Longeveron Inc. (NASDAQ:LGVN), a clinical stage biotechnology company developing cellular therapy for life-threatening, rare pediatric and chronic aging-related conditions, today announced that additional analysis of data from the Phase 2a clinical trial evaluating its stem cell therapy laromestrocel in mild Alzheimer’s disease (AD) is being presented in a Poster Presentation at the 2026 Alzheimer’s Association International Conference® (AAIC®), being held July 12-15, 2026 in London, United Kingdom and online.
Results presented in "Laromestrocel Stabilizes Brain Inflammation In Key Alzheimer’s Disease Gray And White Matter Regions As Assessed Using Free Water MRI" provide support for a clinically relevant and durable anti-inflammatory mechanism of action of laromestrocel in gray and white matter and indicate potential blood biomarker correlates. Importantly, the reduction on free water detected by MRI correlates with both improved clinical outcomes and the anti-atrophic responses in the brain.
A key contributor to AD brain atrophy and clinical pathology is progressive neuroinflammation, and no therapeutic to date has been successful in mitigating the destructive inflammation of AD. Brain inflammation can be indexed using free water MRI. Longeveron previously found that free water rose substantially during AD pathogenesis in the brains of individuals in the placebo group, particularly in the hippocampus, temporal lobe, and other key AD regions, but subjects treated with laromestrocel showed no increase. Together with previously published data, these results showed that laromestrocel, a human bone marrow-derived, mesenchymal stem cell therapy with anti-inflammatory and pro-vascular effects, substantially reduced brain atrophy and lowered free water in a proof of concept, randomized Phase 2a trial (CLEAR-MIND).
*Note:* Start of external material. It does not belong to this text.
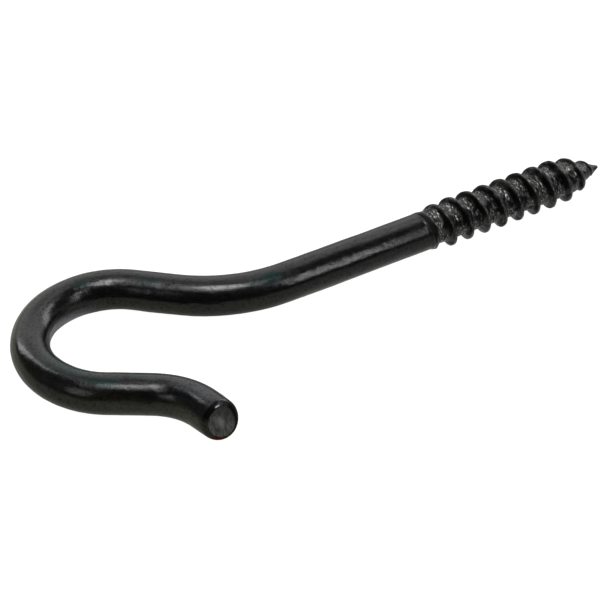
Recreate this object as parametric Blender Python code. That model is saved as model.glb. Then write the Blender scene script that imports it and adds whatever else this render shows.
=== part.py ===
"""Ceiling hook with a wood-screw shank: one length of round steel wire.

The blank is a straight round wire.  A coarse wood thread with a gimlet point
is rolled on one end, the other end is sheared off square, and the wire is
then bent cold in one plane: a neck bend, the round bowl of the hook and a
short flare at the tip that opens the mouth.  Thread, shank, neck, bowl, flare
and cut end are one solid, so the part is one object.

Shape frame (used while building):
  the screw axis is the X axis and the point looks along +X,
  x = 0 is the shoulder where the rolled thread meets the plain shank,
  every bend lies in the plane z = 0, the mouth of the hook opens to +X/-Y.
Part frame (as delivered): the hook lies on its side the way it comes to rest,
on one thread crest and the rim of the bowl, +Z up, with the origin at the
bottom centre of its bounding box.
"""
import bpy
import bmesh
import math
from mathutils import Matrix, Vector

MM = 0.001

# ---- wire ------------------------------------------------------------------
WIRE_D = 4.90            # diameter of the plain wire
SEGMENTS = 32            # sides round the wire
BEND_FLATTENING = 0.05   # the section loses this much in the bend plane, mid bowl

# ---- centre line, from the shoulder towards the cut end ---------------------
SHANK_LEN = 20.57        # straight plain shank
NECK_TURN = 41.69        # neck bend, in degrees; it is tighter in its second half
NECK_RADII = (21.08, 17.80)
NECK_LEN = 5.70          # straight between neck and bowl
BOWL_TURN = 188.70       # bowl, in degrees; it opens slightly towards the tip
BOWL_RADII = (9.88, 9.82, 9.85, 10.31)
ARM_LEN = 5.36           # straight between bowl and flare
FLARE_TURN = 43.93       # flare that opens the mouth, in degrees
FLARE_RADII = (9.02, 8.65)
TIP_LEN = 3.13           # straight up to the middle of the cut face
CUT_LEAN_IN = 0.17       # slope of the sheared face: longer on the mouth side
CUT_LEAN_UP = -0.30      # and longer underneath
CUT_EDGE_AXIAL = 0.66    # the sheared edge is rolled over: its depth along the wire
CUT_EDGE_IN = 0.64       # and its width on the end face
BEND_STEP = 7.5          # degrees between two sections in a bend

# ---- rolled wood thread ------------------------------------------------------
PITCH = 2.585            # right-handed
MAJOR_R = 3.00
CORE_R = 2.16
CREST_X = 3.70           # where one crest passes the angle CREST_ANGLE
CREST_ANGLE = 48.7       # degrees from +Y towards +Z
CREST_HALF = 0.05        # half width of the rounded crest, in pitches
ROOT_EDGE = 0.34         # where the flank meets the root, in pitches from the crest
LIP_X = (-2.16, 2.56)    # the crest grows from the wire to MAJOR_R over this stretch
GROOVE_X = (-1.20, -0.20)     # the groove deepens from the wire to CORE_R over this one
CREST_FADE_X = (19.40, 26.40)  # the crest falls off towards the point
CREST_FADE_EXP = 1.82
CORE_TAPER_X = (21.50, 26.43)  # gimlet point
CORE_TAPER_EXP = 1.10
POINT_R = 0.14           # blunt end of the point
THREAD_X0 = -3.4         # the wire is plain and round up to here
ROWS_PER_PITCH = 8

# ---- how it lies ---------------------------------------------------------------
# the thread stands proud of the wire, so the bowl drops about half a millimetre
REST_PITCH = -0.554      # degrees about Y
REST_ROLL = 0.057        # degrees about X


def smooth(t):
    t = min(1.0, max(0.0, t))
    return t * t * (3.0 - 2.0 * t)


def centre_line():
    """Sections (point, tangent, bowl weight) along the wire, shoulder to cut end."""
    x, y, heading = THREAD_X0, 0.0, math.pi
    out = [(x, y, heading, 0.0)]

    def straight(length, steps):
        nonlocal x, y
        for _ in range(steps):
            x += math.cos(heading) * length / steps
            y += math.sin(heading) * length / steps
            out.append((x, y, heading, 0.0))

    def arc(radius, degrees, weight):
        nonlocal x, y, heading
        steps = max(2, round(abs(degrees) / BEND_STEP))
        step = math.radians(degrees) / steps
        chord = 2.0 * radius * math.sin(abs(step) / 2.0)
        for i in range(steps):
            x += math.cos(heading + step / 2.0) * chord
            y += math.sin(heading + step / 2.0) * chord
            heading += step
            out.append((x, y, heading, weight((i + 1) / steps)))

    straight(SHANK_LEN + THREAD_X0, 5)
    for radius in NECK_RADII:
        arc(radius, -NECK_TURN / len(NECK_RADII), lambda t: 0.0)
    straight(NECK_LEN, 2)
    for k, radius in enumerate(BOWL_RADII):
        n = len(BOWL_RADII)
        arc(radius, BOWL_TURN / n,
            lambda t, k=k, n=n: math.sin(math.pi * (k + t) / n) ** 2)
    straight(ARM_LEN, 2)
    for radius in FLARE_RADII:
        arc(radius, -FLARE_TURN / len(FLARE_RADII), lambda t: 0.0)
    lean = math.hypot(CUT_LEAN_IN, CUT_LEAN_UP) * WIRE_D / 2
    straight(TIP_LEN - CUT_EDGE_AXIAL - lean - 0.05, 1)
    return out


def crest_radius(x):
    grow = smooth((x - LIP_X[0]) / (LIP_X[1] - LIP_X[0]))
    r = WIRE_D / 2 + (MAJOR_R - WIRE_D / 2) * grow
    t = (x - CREST_FADE_X[0]) / (CREST_FADE_X[1] - CREST_FADE_X[0])
    t = min(1.0, max(0.0, t))
    return POINT_R + (r - POINT_R) * (1.0 - t ** CREST_FADE_EXP)


def core_radius(x):
    t = (x - CORE_TAPER_X[0]) / (CORE_TAPER_X[1] - CORE_TAPER_X[0])
    t = min(1.0, max(0.0, t))
    return POINT_R + (CORE_R - POINT_R) * (1.0 - t ** CORE_TAPER_EXP)


def thread_radius(x, angle):
    """Radius of the threaded end at x, angle in radians from +Y towards +Z."""
    turns = (x - CREST_X) / PITCH - (angle - math.radians(CREST_ANGLE)) / (2 * math.pi)
    u = turns - round(turns)                  # distance to the nearest crest
    crest_x = x - u * PITCH
    before_x = crest_x if u >= 0 else crest_x - PITCH
    depth = smooth((before_x - GROOVE_X[0]) / (GROOVE_X[1] - GROOVE_X[0]))
    root = core_radius(x)
    root += (WIRE_D / 2 - root) * (1.0 - depth)
    top = max(crest_radius(x), root)
    h = smooth((ROOT_EDGE - abs(u)) / (ROOT_EDGE - CREST_HALF))
    return root + (top - root) * h


def build_mesh():
    bm = bmesh.new()
    n = SEGMENTS
    step = 2 * math.pi / n
    half = WIRE_D / 2

    # plain wire: one ring of vertices at each section, the cut end first
    sections = centre_line()[::-1]
    rings = []

    def ring(px, py, heading, r_in, r_out):
        # in-plane normal chosen so that it is +Y on the screw axis
        nx, ny = -math.sin(heading - math.pi), math.cos(heading - math.pi)
        verts = []
        for j in range(n):
            c, s = math.cos(j * step), math.sin(j * step)
            verts.append(bm.verts.new((px + nx * c * r_in, py + ny * c * r_in, s * r_out)))
        return verts

    ex, ey, eh, _ = sections[0]
    reach = CUT_EDGE_AXIAL + math.hypot(CUT_LEAN_IN, CUT_LEAN_UP) * half + 0.05
    edge_steps = 4
    for i in range(edge_steps, -1, -1):
        a = math.pi / 2 * i / edge_steps
        r = half - CUT_EDGE_IN * (1.0 - math.cos(a))
        verts = ring(ex, ey, eh, r, r)
        for j, v in enumerate(verts):
            along = (reach - CUT_EDGE_AXIAL * (1.0 - math.sin(a))
                     - CUT_LEAN_IN * r * math.cos(j * step)
                     + CUT_LEAN_UP * r * math.sin(j * step))
            v.co.x += math.cos(eh) * along
            v.co.y += math.sin(eh) * along
        rings.append(verts)
    for px, py, heading, weight in sections[:-1]:
        rings.append(ring(px, py, heading, half * (1.0 - BEND_FLATTENING * weight), half))

    # threaded end: every column holds the shoulder vertex and one vertex on
    # each turn of the helical rows, so the rows follow the thread exactly
    x_start = THREAD_X0
    x_end = CORE_TAPER_X[1]
    phase = math.radians(CREST_ANGLE) / (2 * math.pi)
    row = PITCH / ROWS_PER_PITCH
    columns = []
    for j in range(n):
        angle = j * step
        xs = [x_start]
        base = CREST_X + PITCH * (j / n - phase)
        k = math.floor((x_start - base) / row)
        while True:
            k += 1
            x = base + k * row
            if x > x_end - 0.35 * row:
                break
            if x > x_start + 0.35 * row:
                xs.append(x)
        xs.append(x_end)
        column = []
        for x in xs:
            r = thread_radius(x, angle)
            if x == x_start:
                r = half
            if x == x_end:
                r = POINT_R
            column.append(bm.verts.new((x, r * math.cos(angle), r * math.sin(angle))))
        columns.append(column)

    # the wire's last ring is the first vertex of every threaded column
    rings.append([column[0] for column in columns])
    for a, b in zip(rings, rings[1:]):
        for j in range(n):
            k = (j + 1) % n
            bm.faces.new((a[j], a[k], b[k], b[j]))
    bm.faces.new(rings[0][::-1])

    # strips between neighbouring columns
    for j in range(n):
        left, right = columns[j], columns[(j + 1) % n]
        a = b = 0
        while a < len(left) - 1 or b < len(right) - 1:
            if b == len(right) - 1:
                go_left = True
            elif a == len(left) - 1:
                go_left = False
            else:
                go_left = ((left[a + 1].co - right[b].co).length
                           < (right[b + 1].co - left[a].co).length)
            if go_left:
                bm.faces.new((left[a], right[b], left[a + 1]))
                a += 1
            else:
                bm.faces.new((left[a], right[b], right[b + 1]))
                b += 1
    bm.faces.new([column[-1] for column in columns])

    bmesh.ops.recalc_face_normals(bm, faces=bm.faces[:])
    return bm


def lay_down(bm):
    """Turn the hook to the way it lies and put the origin under its box."""
    turn = (Matrix.Rotation(math.radians(REST_PITCH), 4, 'Y')
            @ Matrix.Rotation(math.radians(REST_ROLL), 4, 'X'))
    bmesh.ops.transform(bm, matrix=turn, verts=bm.verts[:])
    lo = Vector([min(v.co[i] for v in bm.verts) for i in range(3)])
    hi = Vector([max(v.co[i] for v in bm.verts) for i in range(3)])
    shift = Vector((-(lo.x + hi.x) / 2, -(lo.y + hi.y) / 2, -lo.z))
    bmesh.ops.translate(bm, vec=shift, verts=bm.verts[:])
    bmesh.ops.scale(bm, vec=(MM, MM, MM), verts=bm.verts[:])
    return shift


def black_steel():
    mat = bpy.data.materials.new("black_coated_steel")
    mat.use_nodes = True
    bsdf = mat.node_tree.nodes["Principled BSDF"]
    bsdf.inputs["Base Color"].default_value = (0.012, 0.013, 0.014, 1.0)
    bsdf.inputs["Metallic"].default_value = 0.0
    bsdf.inputs["Roughness"].default_value = 0.32
    return mat


def main():
    for obj in list(bpy.data.objects):
        bpy.data.objects.remove(obj, do_unlink=True)
    bm = build_mesh()
    lay_down(bm)
    mesh = bpy.data.meshes.new("screw_hook")
    bm.to_mesh(mesh)
    bm.free()
    mesh.shade_smooth()
    mesh.set_sharp_from_angle(angle=math.radians(50))
    hook = bpy.data.objects.new("screw_hook", mesh)
    mesh.materials.append(black_steel())
    bpy.context.scene.collection.objects.link(hook)


main()
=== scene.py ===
"""Looks of the ceiling hook: one length of black-coated steel wire with a rolled
wood thread, bent into a hook and sheared off at the tip.

All lengths in the constants are millimetres, in the shape frame that the CAD
part is drawn in: the screw axis is the X axis with the point towards +X, x = 0
is the shoulder where the thread meets the plain shank, every bend lies in the
plane z = 0, and the mouth of the hook opens towards -Y.  The finished mesh is
turned and moved to the way the CAD part lies, and scaled to metres.
"""

import bpy
import math
import numpy as np
from mathutils import Matrix, Vector


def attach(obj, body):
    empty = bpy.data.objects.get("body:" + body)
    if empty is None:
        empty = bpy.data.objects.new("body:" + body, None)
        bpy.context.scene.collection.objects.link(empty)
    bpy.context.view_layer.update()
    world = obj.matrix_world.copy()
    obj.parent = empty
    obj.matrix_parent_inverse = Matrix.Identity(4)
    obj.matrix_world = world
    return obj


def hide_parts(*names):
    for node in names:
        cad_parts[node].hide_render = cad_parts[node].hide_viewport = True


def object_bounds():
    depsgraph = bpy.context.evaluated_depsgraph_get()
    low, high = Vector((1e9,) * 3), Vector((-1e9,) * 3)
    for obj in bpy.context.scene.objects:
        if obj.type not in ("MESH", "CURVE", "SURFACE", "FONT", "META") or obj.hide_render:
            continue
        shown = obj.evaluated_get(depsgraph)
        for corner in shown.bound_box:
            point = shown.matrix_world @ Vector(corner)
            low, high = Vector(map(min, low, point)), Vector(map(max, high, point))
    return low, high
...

In this new post-hoc exploratory analysis of CLEAR-MIND results, the anti-inflammatory effect was observed to be most prominent in the hippocampus, temporal lobe, and other AD-associated areas and correlated (Spearman) with both increased brain volume and improved cognitive and quality of life scores.
Laromestrocel infusion groups were: 1) placebo, 2) 25 million cells, single dose (25Mx1), 3) 25M cells over 4 monthly doses (25Mx4) or 4) 100M cells over 4 monthly doses (100Mx4), vs placebo. Data were statistically modeled using Mixed Model Repeated Measures (MMRM). In the placebo population (N=10), free water rose over 39 weeks in key white matter regions: the fornix, sagittal stratum, uncinate fasciculus. However, free water was numerically reduced compared with placebo in all groups receiving laromestrocel (fornix at week 26: 25Mx4, N=11, p=0.058; sagittal stratum at week 39: pooled 25Mx4 and 100Mx4 treatment groups, N=21, p=0.063; uncinate fasciculus (left) at week 39: 100Mx4, N=10, p=0.064). This reduction trend in free water correlated (Spearman) with Longeveron’s recent findings showing significantly reduced free water compared with placebo at 39 weeks in key gray matter regions: hippocampus, the temporal, parietal, and occipital lobes, and medulla, and with improvements in clinical scores.
Blood plasma samples from the trial were assessed using NuLISA. Plasma NuLISA indicated a reduction compared with placebo (N=11) at 39 weeks in neurogranin, a marker of neuronal degradation (25Mx4, N=12, p=0.023), and an increase in IL-13, an anti-inflammatory cytokine that regulates brain microglia activation (25Mx1, N=12, p=0.043).